Dr. Githuka explained: “We have used the drugs Artemether-Lumefantrin and Dihydroartemisinin-piperaquine since 2006. Globally, there are areas we are already seeing the malaria parasite becoming resistant, meaning the drugs are becoming less effective. But we have not seen that in the country yet, and we continue monitoring to ensure the drugs we are using are effective.”

Young Jeremy is one of the children enrolled in the TES study in Siaya County. Each week for a month and a half, his mother takes him to the hospital for a blood sample that is analysed and tested to determine whether or not he still has the parasites. If results show that parasites are present, Jeremy will undergo molecular testing to determine whether they represent a new infection or whether the antimalarials failed to clear them from his system.

Jeremy’s mother was happy to allow him to participate in the study.

“The health workers told me that this study may tell them whether they should drop the medicine we are using or not and that the study results would later help all children like my son in Kenya,” Esther said.

Dickson Mwakangalu, a malaria specialist at the John Hopkins Affiliate Jhpiego and Chief of Party for the country team in Kenya for the U.S. President’s Malaria Initiative (PMI) Impact Malaria project, said that while Kenya has not recorded artemisinin resistance like those seen in the Mekong region, he and his colleagues continue to monitor the effectiveness of the antimalarials.

“Results from these TES studies will guide the country to decide whether it will seek alternatives or continue with AL,” said Dr. Mwakangalu.

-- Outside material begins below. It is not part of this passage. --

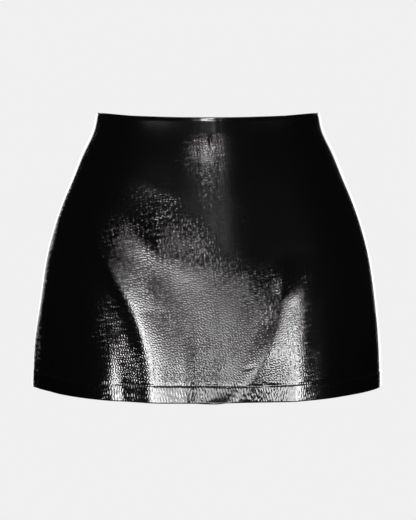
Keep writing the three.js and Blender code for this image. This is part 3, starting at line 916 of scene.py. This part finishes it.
@dataclass
class ConcealedZip:
    """The concealed zip in the centre back seam: two tapes, a coil in two halves, a slider and its pull.

    It lies against the inside of the skirt. Across is mm from the seam, positive to the wearer's left.
    """

    top: float = 4.8
    foot: float = 178.0
    tape_from_seam: float = 1.3
    tape_width: float = 12.0
    tape_depth: float = 2.9
    tape_thickness: float = 0.6
    coil_top: float = 17.5
    coil_depth: float = 4.7
    coil_pitch: float = 1.2
    coil_offset: float = 0.95
    coil_reach: float = 1.0
    coil_rise: float = 0.6
    wire: float = 0.26
    stitch_pitch: float = 3.0
    stitch_length: float = 2.3
    stitch_depth: float = 3.46
    stitch_rows: tuple[float, float] = (4.4, 10.6)
    thread: float = 0.17
    edge: float = 0.00025

    def place(self, form: SkirtForm, across: np.ndarray, drop: np.ndarray, depth: np.ndarray) -> np.ndarray:
        """Points at a distance across from the centre back seam, at a drop and a depth inside the leather."""
        span = form.span(180.0 * np.ones_like(drop), drop)
        angle = 180.0 - np.abs(across) / span
        return form.layer(np.where(across < 0, -angle, angle), drop, depth)

    def tape(self, form: SkirtForm, name: str, node: str, side: float, cloth: bpy.types.Material) -> None:
        """Args:
            form: the skirt's shape.
            name: the piece's name.
            node: the solid that it stands for.
            side: 1 on the wearer's left and -1 on the right.
            cloth: its material.
        """
        share = (1 - np.cos(np.linspace(0, math.pi, 25))) / 2
        across = side * (self.tape_from_seam + self.tape_width * share)
        drop = np.linspace(self.top, self.foot, 150)
        drop, across = np.meshgrid(drop, across if side < 0 else across[::-1], indexing="ij")
        slim = 0.5 * self.tape_thickness * (1 - np.sqrt(np.clip(1 - (2 * share - 1) ** 8, 0, 1)))
        slim = np.tile(slim, (len(drop), 1))
        outer = self.place(form, across, drop, self.tape_depth + slim)
        inner = self.place(form, across, drop, self.tape_depth + self.tape_thickness - slim)
        points, quads, _ = closed_wall(outer, inner)
        made = mesh_object(name, points, quads.tolist(), [cloth])
        cloth_map(made, np.tile(across.ravel(), 2), np.tile(drop.ravel(), 2))
        carry(made, node)
        LOG.info("%s: %d quads", name, len(quads))

    def coil(self, form: SkirtForm, nylon: bpy.types.Material) -> None:
        """Builds the coil: on each side of the seam a helix of wire, half a pitch after the other's.

        Each helix goes round a point beside the seam with a cosine across and a sine in depth, and sinks by
        one pitch a turn.
        """
        turns = int((self.foot - self.coil_top - 2 * self.wire) / self.coil_pitch)
        turn = np.linspace(0, 2 * math.pi * turns, turns * 10 + 1)
        paths = []
        for side in (1.0, -1.0):
            across = side * (self.coil_offset - self.coil_reach * np.cos(turn))
            late = 0.0 if side > 0 else 0.5
            sunk = turn / (2 * math.pi) * (turns - 0.5) / turns + late
            drop = self.coil_top + self.wire + self.coil_pitch * sunk
            depth = self.coil_depth + self.coil_rise * np.sin(turn)
            paths.append(self.place(form, across, drop, depth))
        radius = np.full(len(turn), self.wire)
        points, faces = swept_tube(np.array(paths), radius, np.array([0.0, 0.0, 1.0]), 6)
        made = mesh_object("zip_coil_wire", points, faces, [nylon])
        carry(made, "zip_coil")
        LOG.info("zip_coil_wire: %d faces, %d turns", len(faces), turns)

    def stitches(self, form: SkirtForm, sewing: bpy.types.Material) -> None:
        """Builds the stitches that hold the tapes to the allowances: arcs of thread that dip at both ends."""
        drop_from = np.arange(self.top + 3.0, self.foot - 4.0, self.stitch_pitch)
        share = np.linspace(0, 1, 9)
        drop = drop_from[:, None] + self.stitch_length * share
        depth = np.broadcast_to(self.stitch_depth + 0.2 * np.sin(math.pi * share) ** 0.6 - 0.05, drop.shape)
        rows = [side * across for side in (1.0, -1.0) for across in self.stitch_rows]
        paths = [self.place(form, np.full_like(drop, across), drop, depth) for across in rows]
        radius = self.thread * (0.5 + 0.5 * np.sin(math.pi * share) ** 0.4)
        points, faces = swept_tube(np.concatenate(paths), radius, np.array([1.0, 0.0, 0.0]), 6)
        made = mesh_object("zip_stitches", points, faces, [sewing])
        carry(made)
        LOG.info("zip_stitches: %d faces", len(faces))

    def bevelled(self, name: str, node: str, body: str, metal: bpy.types.Material) -> None:
        """Builds a hard piece from a merged copy of its solid, with its edges eased.

        Args:
            name: the piece's name.
            node: the solid that it stands for.
            body: the body that it rides on.
            metal: its material.
        """
        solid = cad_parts[node]
        mesh = solid.data.copy()
        mesh.name = name
        mesh.transform(solid.matrix_world)
        shape = bmesh.new()
        shape.from_mesh(mesh)
        bmesh.ops.remove_doubles(shape, verts=shape.verts, dist=1e-6)
        bmesh.ops.dissolve_limit(
            shape,
            angle_limit=math.radians(1.0),
            verts=shape.verts,
            edges=shape.edges,
            use_dissolve_boundaries=False,
        )
        shape.to_mesh(mesh)
        shape.free()
        mesh.materials.clear()
        mesh.materials.append(metal)
        mesh.polygons.foreach_set("use_smooth", np.ones(len(mesh.polygons), bool))
        made = bpy.data.objects.new(name, mesh)
        bpy.context.scene.collection.objects.link(made)
        eased = made.modifiers.new("eased_edges", "BEVEL")
        eased.width = self.edge
        eased.segments = 3
        eased.limit_method = "ANGLE"
        eased.angle_limit = math.radians(25)
        eased.harden_normals = True
        carry(made, node, body)
        LOG.info("%s: %d faces before its edges are eased", name, len(mesh.polygons))

    def build(self, form: SkirtForm) -> None:
        """Builds the whole zip."""
        cloth = WovenTape().material("woven_tape")
        self.tape(form, "woven_tape_left", "zip_tape_left", 1.0, cloth)
        self.tape(form, "woven_tape_right", "zip_tape_right", -1.0, cloth)
        self.coil(form, SmoothFinish((0.008, 0.008, 0.009, 1.0), 0.34).material("coil_nylon"))
        self.stitches(form, SmoothFinish((0.01, 0.01, 0.011, 1.0), 0.6).material("sewing_thread"))
        metal = SmoothFinish((0.028, 0.028, 0.03, 1.0), 0.26, metallic=0.75, rub_scale=260.0)
        blackened = metal.material("blackened_metal")
        self.bevelled("zip_slider_metal", "zip_slider", SKIRT_BODY, blackened)
        self.bevelled("zip_pull_metal", "zip_pull", PULL_BODY, blackened)


@dataclass
class SoftLight:
    """A softbox aimed at the skirt. Azimuth 0 is in front, and positive is towards the wearer's left.

    top is how strong its upper edge is beside its lower one, and fade the share of its width and height
    over which it dies away at each edge. cell is the size in degrees of the cells of the honeycomb in front
    of it, or 0 for none, and deep how much darker and lighter they are than the whole.
    """

    name: str
    azimuth: float
    elevation: float
    distance: float
    width: float
    height: float
    radiance: float
    top: float = 1.0
    fade: float = 0.15
    cell: float = 0.0
    deep: float = 0.95

    def build(self, centre: tuple[float, float, float]) -> bpy.types.Object:
        """Builds the light. Its power is radiance times pi times its area.

        Args:
            centre: what it is aimed at, in metres.

        Returns:
            The light, which no camera sees.
        """
        data = bpy.data.lights.new(self.name, "AREA")
        data.shape = "RECTANGLE"
        data.size, data.size_y = self.width, self.height
        data.energy = self.radiance * math.pi * self.width * self.height
        self.shade(data)
        made = bpy.data.objects.new(self.name, data)
        around, up = math.radians(self.azimuth), math.radians(self.elevation)
        aim = np.array([math.sin(around) * math.cos(up), -math.cos(around) * math.cos(up), math.sin(up)])
        made.location = np.array(centre) + self.distance * aim
        made.rotation_euler = (math.pi / 2 - up, 0.0, around)
        made.visible_camera = False
        bpy.context.scene.collection.objects.link(made)
        return made

    def shade(self, data: bpy.types.Light) -> None:
        """Makes the box weaker towards its top, and soft at its four edges."""
        data.use_nodes = True
        tree = NodeTree(data.node_tree)
        place = tree.add("NewGeometry").outputs["Parametric"]
        split = tree.add("SeparateXYZ", {0: place})
        rising = {"Value": split.outputs["Y"], "To Min": 1.0, "To Max": self.top}
        strength = tree.add("MapRange", rising).outputs[0]
        for side in ("X", "Y"):
            value = split.outputs[side]
            strength = tree.math("MULTIPLY", strength, tree.spread(value, 0.0, self.fade, 0.0, 1.0))
            strength = tree.math("MULTIPLY", strength, tree.spread(value, 1.0 - self.fade, 1.0, 1.0, 0.0))
        if self.cell:
            pattern = self.deep
            for side, size in (("X", self.width), ("Y", self.height)):
                cells = size / self.distance / math.radians(self.cell)
                turns = tree.math("MULTIPLY", split.outputs[side], math.pi * cells)
                pattern = tree.math("MULTIPLY", tree.math("SINE", turns), pattern)
            strength = tree.math("MULTIPLY", strength, tree.math("ADD", pattern, 1.0))
        glow = tree.add("Emission", {"Strength": strength})
        tree.add("OutputLight", {"Surface": glow.outputs[0]})


@dataclass
class Studio:
    """The pale floor and background, the softboxes and the camera."""

    centre: tuple[float, float, float] = (0.0, 0.0, -0.165)
    pale: float = 0.871
    floor_drop: float = 1.0
    floor_radius: float = 12.0
    camera_back: float = 2.78
    camera_up: float = 0.065
    aim_down: float = 0.175
    frame_height: float = 0.648
    lights: tuple[SoftLight, ...] = (
        SoftLight("softbox_front_right", -25, 1.0, 2.2, 1.33, 0.74, 21.0, top=0.4, fade=0.1, cell=3),
        SoftLight("core_front_right", -31, 4.0, 2.2, 0.74, 0.76, 16.0, top=0.9, fade=0.3, cell=3),
        SoftLight("glow_upper_right", -38, 11, 2.2, 1.0, 0.38, 12.0, fade=0.3, cell=3),
        SoftLight("softbox_front_left", 40, -1.0, 2.2, 1.56, 0.74, 24.0, top=0.15, fade=0.07, cell=3),
        SoftLight("core_front_left", 54, 1.0, 2.2, 0.54, 0.7, 15.0, top=0.4, fade=0.15, cell=3),
        SoftLight("fill_front", -3, 1.0, 2.2, 1.3, 0.74, 18.0, top=0.1, fade=0.12, cell=3),
        SoftLight("strip_above_camera", 4.8, 23, 2.6, 0.21, 0.6, 2.0, fade=0.3),
        SoftLight("glow_above_camera", 0, 17, 2.6, 1.0, 0.36, 0.5, fade=0.3),
        SoftLight("lamp_above_waist", -0.5, 30, 2.2, 0.62, 0.24, 34.0, fade=0.35),
        SoftLight("overhead", 0, 80, 2.0, 1.6, 1.0, 6.0),
        SoftLight("backdrop_right", -158, 0, 2.4, 1.1, 1.6, 3.0),
        SoftLight("backdrop_left", 158, 0, 2.4, 1.1, 1.6, 3.0),
    )

    def build(self) -> None:
        """Builds the world, the floor, the lights and the camera."""
        scene = bpy.context.scene
        scene.view_settings.view_transform = "Standard"
        self.build_world()
        self.build_floor()
        for light in self.lights:
            light.build(self.centre)
        self.build_camera()

    def build_world(self) -> None:
        """A pale background for the camera, and a dim room for reflections."""
        world = bpy.data.worlds.new("studio")
        world.use_nodes = True
        bpy.context.scene.world = world
        tree = NodeTree(world.node_tree)
        path = tree.add("LightPath")
        seen = tree.add("Background", {"Color": (self.pale,) * 3 + (1.0,), "Strength": 1.0})
        room = tree.add("Background", {"Color": (0.012, 0.012, 0.013, 1.0), "Strength": 1.0})
        by_camera = path.outputs["Is Camera Ray"]
        mixed = tree.add("MixShader", {0: by_camera, 1: room.outputs[0], 2: seen.outputs[0]})
        tree.add("OutputWorld", {"Surface": mixed.outputs[0]})

    def build_floor(self) -> None:
        """A wide pale floor that the camera sees as evenly as the background."""
        turn = np.linspace(0, 2 * math.pi, 64, endpoint=False)
        rim = np.stack([np.cos(turn), np.sin(turn), 0 * turn], -1) * self.floor_radius / MM
        rim[:, 2] = -self.floor_drop / MM
        material, tree = new_material("pale_floor")
        path = tree.add("LightPath")
        seen = tree.add("Emission", {"Color": (self.pale,) * 3 + (1.0,), "Strength": 1.0})
        matt = tree.add("BsdfDiffuse", {"Color": (0.06, 0.06, 0.06, 1.0)})
        by_camera = path.outputs["Is Camera Ray"]
        mixed = tree.add("MixShader", {0: by_camera, 1: matt.outputs[0], 2: seen.outputs[0]})
        tree.add("OutputMaterial", {"Surface": mixed.outputs[0]})
        mesh_object("floor", rim, [list(range(len(turn)))], [material])

    def build_camera(self) -> None:
        """The camera, a little above the waist and far back, looking slightly down."""
        data = bpy.data.cameras.new("camera")
        data.sensor_fit = "VERTICAL"
        fall = self.camera_up + self.aim_down
        reach = math.hypot(self.camera_back, fall)
        data.lens = data.sensor_height * reach / self.frame_height
        data.clip_end = 100.0
        made = bpy.data.objects.new("camera", data)
        made.location = (0.0, -self.camera_back, self.camera_up)
        made.rotation_euler = (math.pi / 2 - math.atan2(fall, self.camera_back), 0.0, 0.0)
        bpy.context.scene.collection.objects.link(made)
        bpy.context.scene.camera = made


def main() -> None:
    """Builds the studio and the skirt."""
    logging.basicConfig(level=logging.INFO, format="%(name)s: %(message)s")
    Studio().build()
    form = SkirtForm()
    grain_side = PatentLeather().material("patent_leather", crinkle_group())
    leather = [grain_side, FleshSide().material("flesh_side")]
    front, left, right = Seam(0.0), Seam(1.0, follows_side=True), Seam(-1.0, follows_side=True)
    panels = (
        LeatherPanel("leather_front_left", "front_left", front, left, 118),
        LeatherPanel("leather_front_right", "front_right", right, front, 118),
        LeatherPanel("leather_back_left", "back_left", left, Seam(180.0, zipped=True), 118),
        LeatherPanel("leather_back_right", "back_right", Seam(-180.0, zipped=True), right, 118),
    )
    for panel in panels:
        panel.build(form, leather)
    ConcealedZip().build(form)


if __name__ == "__main__":
    main()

In 2020, the Ministry of Health and PMI Impact Malaria Kenya tested lab technologists’ knowledge to identify the malaria parasite and narrow it down to what species and quantity of were in the blood.

The survey found that 69 per cent of the lab specialists could pick malaria out of other parasites, while another 42 per cent could identify the species, and only 13 could quantify how many parasites were in a microliter of blood.

“So apart from the study, we train the lab personnel to conduct microscopic tests properly,” Dr. Mwakangalu.

The Centers for Disease Control and Prevention in the United States (CDC) is still analysing the results of the study, but the Ministry of Health of Kenya is counting on it for its next course of action.

“If and when we notice there is an emergence of resistance, then we can appropriately change our treatment guidelines and have more effective medication,” said Dr. Githuka.